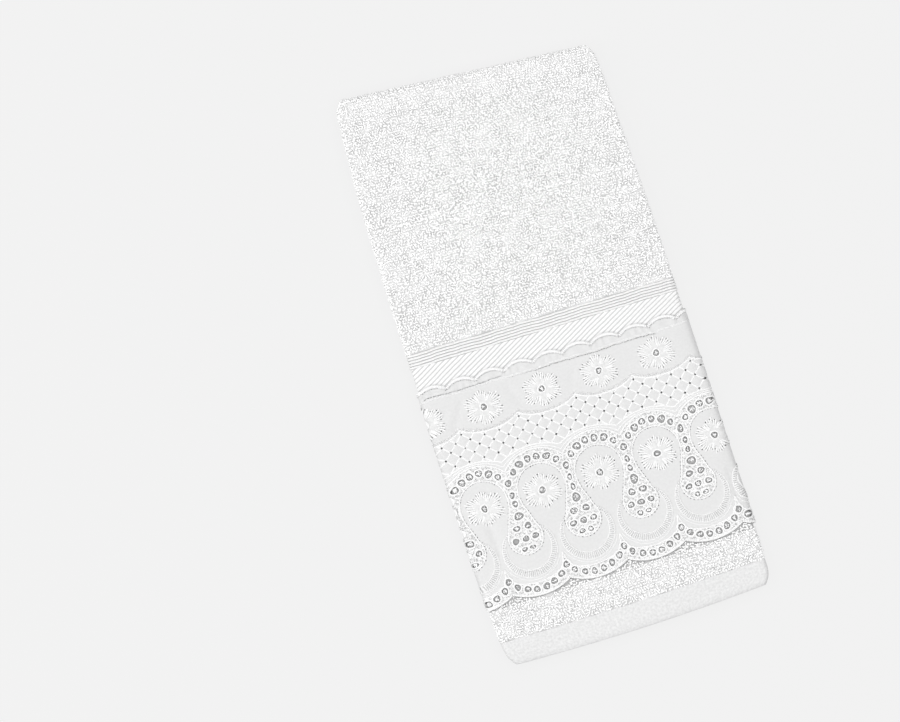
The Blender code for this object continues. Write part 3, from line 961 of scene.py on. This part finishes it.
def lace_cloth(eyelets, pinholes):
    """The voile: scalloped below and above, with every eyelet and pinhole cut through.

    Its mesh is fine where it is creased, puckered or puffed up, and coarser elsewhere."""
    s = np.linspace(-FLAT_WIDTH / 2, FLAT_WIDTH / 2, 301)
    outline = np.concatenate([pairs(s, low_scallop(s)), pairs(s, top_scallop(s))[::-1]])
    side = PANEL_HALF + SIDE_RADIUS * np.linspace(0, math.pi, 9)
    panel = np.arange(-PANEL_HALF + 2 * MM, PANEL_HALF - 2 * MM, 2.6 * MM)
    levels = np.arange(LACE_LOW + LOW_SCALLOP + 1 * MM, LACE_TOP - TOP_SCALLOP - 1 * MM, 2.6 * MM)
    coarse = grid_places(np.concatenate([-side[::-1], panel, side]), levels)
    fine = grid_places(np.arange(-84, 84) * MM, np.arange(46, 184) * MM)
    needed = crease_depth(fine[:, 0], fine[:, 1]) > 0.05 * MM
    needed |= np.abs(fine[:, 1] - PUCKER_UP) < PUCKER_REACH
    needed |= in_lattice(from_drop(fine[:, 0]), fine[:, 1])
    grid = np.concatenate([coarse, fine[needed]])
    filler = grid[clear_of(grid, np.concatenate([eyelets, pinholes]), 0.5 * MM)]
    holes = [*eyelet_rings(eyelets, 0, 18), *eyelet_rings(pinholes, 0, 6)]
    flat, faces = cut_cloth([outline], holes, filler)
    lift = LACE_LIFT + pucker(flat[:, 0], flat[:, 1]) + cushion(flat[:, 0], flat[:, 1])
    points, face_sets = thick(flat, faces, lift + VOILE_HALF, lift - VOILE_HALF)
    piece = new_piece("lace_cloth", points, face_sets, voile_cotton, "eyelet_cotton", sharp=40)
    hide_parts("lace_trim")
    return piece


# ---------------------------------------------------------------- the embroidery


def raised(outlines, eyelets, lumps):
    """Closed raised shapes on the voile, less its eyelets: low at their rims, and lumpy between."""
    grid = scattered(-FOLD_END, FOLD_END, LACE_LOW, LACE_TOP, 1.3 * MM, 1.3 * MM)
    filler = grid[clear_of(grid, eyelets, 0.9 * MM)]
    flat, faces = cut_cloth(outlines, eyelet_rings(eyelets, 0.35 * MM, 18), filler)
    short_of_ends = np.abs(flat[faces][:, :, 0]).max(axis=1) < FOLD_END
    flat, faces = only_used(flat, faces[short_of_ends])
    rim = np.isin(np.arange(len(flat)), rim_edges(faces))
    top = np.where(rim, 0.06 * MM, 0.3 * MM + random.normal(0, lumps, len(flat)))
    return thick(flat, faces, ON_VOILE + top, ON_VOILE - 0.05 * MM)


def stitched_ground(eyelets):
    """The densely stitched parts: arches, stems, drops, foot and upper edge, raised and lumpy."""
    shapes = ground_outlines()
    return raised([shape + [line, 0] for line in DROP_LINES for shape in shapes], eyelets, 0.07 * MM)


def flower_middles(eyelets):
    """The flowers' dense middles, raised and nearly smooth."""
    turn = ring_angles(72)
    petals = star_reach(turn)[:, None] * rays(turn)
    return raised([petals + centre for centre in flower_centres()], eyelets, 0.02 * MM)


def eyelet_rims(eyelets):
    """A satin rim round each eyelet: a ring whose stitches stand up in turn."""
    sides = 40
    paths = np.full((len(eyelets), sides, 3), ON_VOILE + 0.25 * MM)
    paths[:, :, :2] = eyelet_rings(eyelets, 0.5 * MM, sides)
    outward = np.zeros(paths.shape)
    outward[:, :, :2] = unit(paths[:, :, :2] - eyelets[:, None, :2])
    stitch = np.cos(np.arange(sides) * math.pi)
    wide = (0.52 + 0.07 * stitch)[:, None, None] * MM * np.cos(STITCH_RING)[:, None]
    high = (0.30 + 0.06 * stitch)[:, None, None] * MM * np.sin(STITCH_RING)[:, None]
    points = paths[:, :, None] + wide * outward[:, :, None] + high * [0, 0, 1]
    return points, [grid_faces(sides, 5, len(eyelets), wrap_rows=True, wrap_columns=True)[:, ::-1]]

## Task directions
Extract the first line above and each line after it up to and including the one with "pinhole cut through.", please, exactly and with nothing else.

## Solution to this exercise
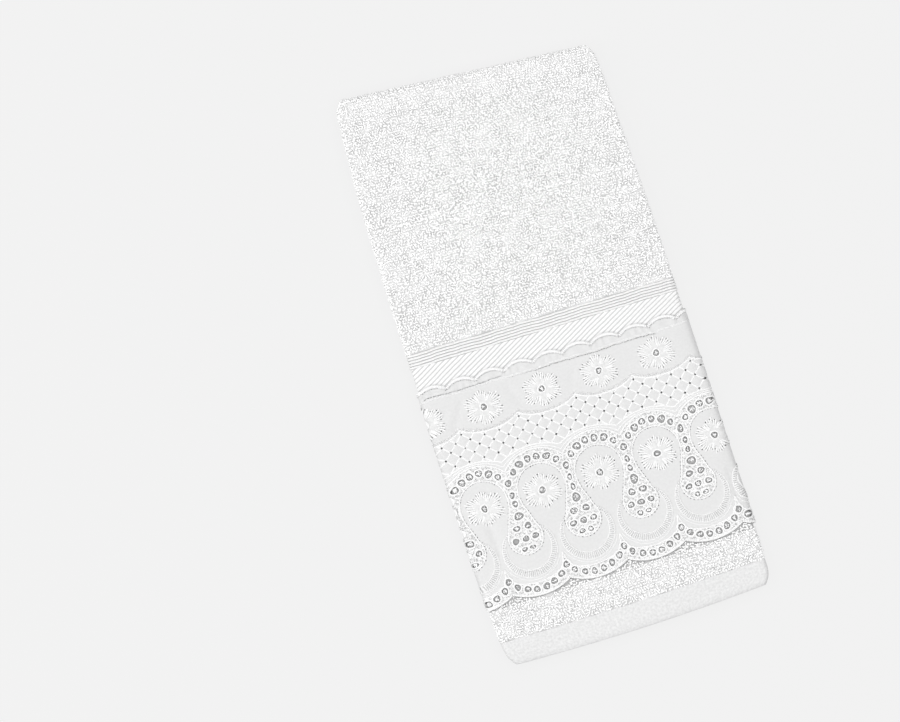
The Blender code for this object continues. Write part 3, from line 961 of scene.py on. This part finishes it.
def lace_cloth(eyelets, pinholes):
    """The voile: scalloped below and above, with every eyelet and pinhole cut through.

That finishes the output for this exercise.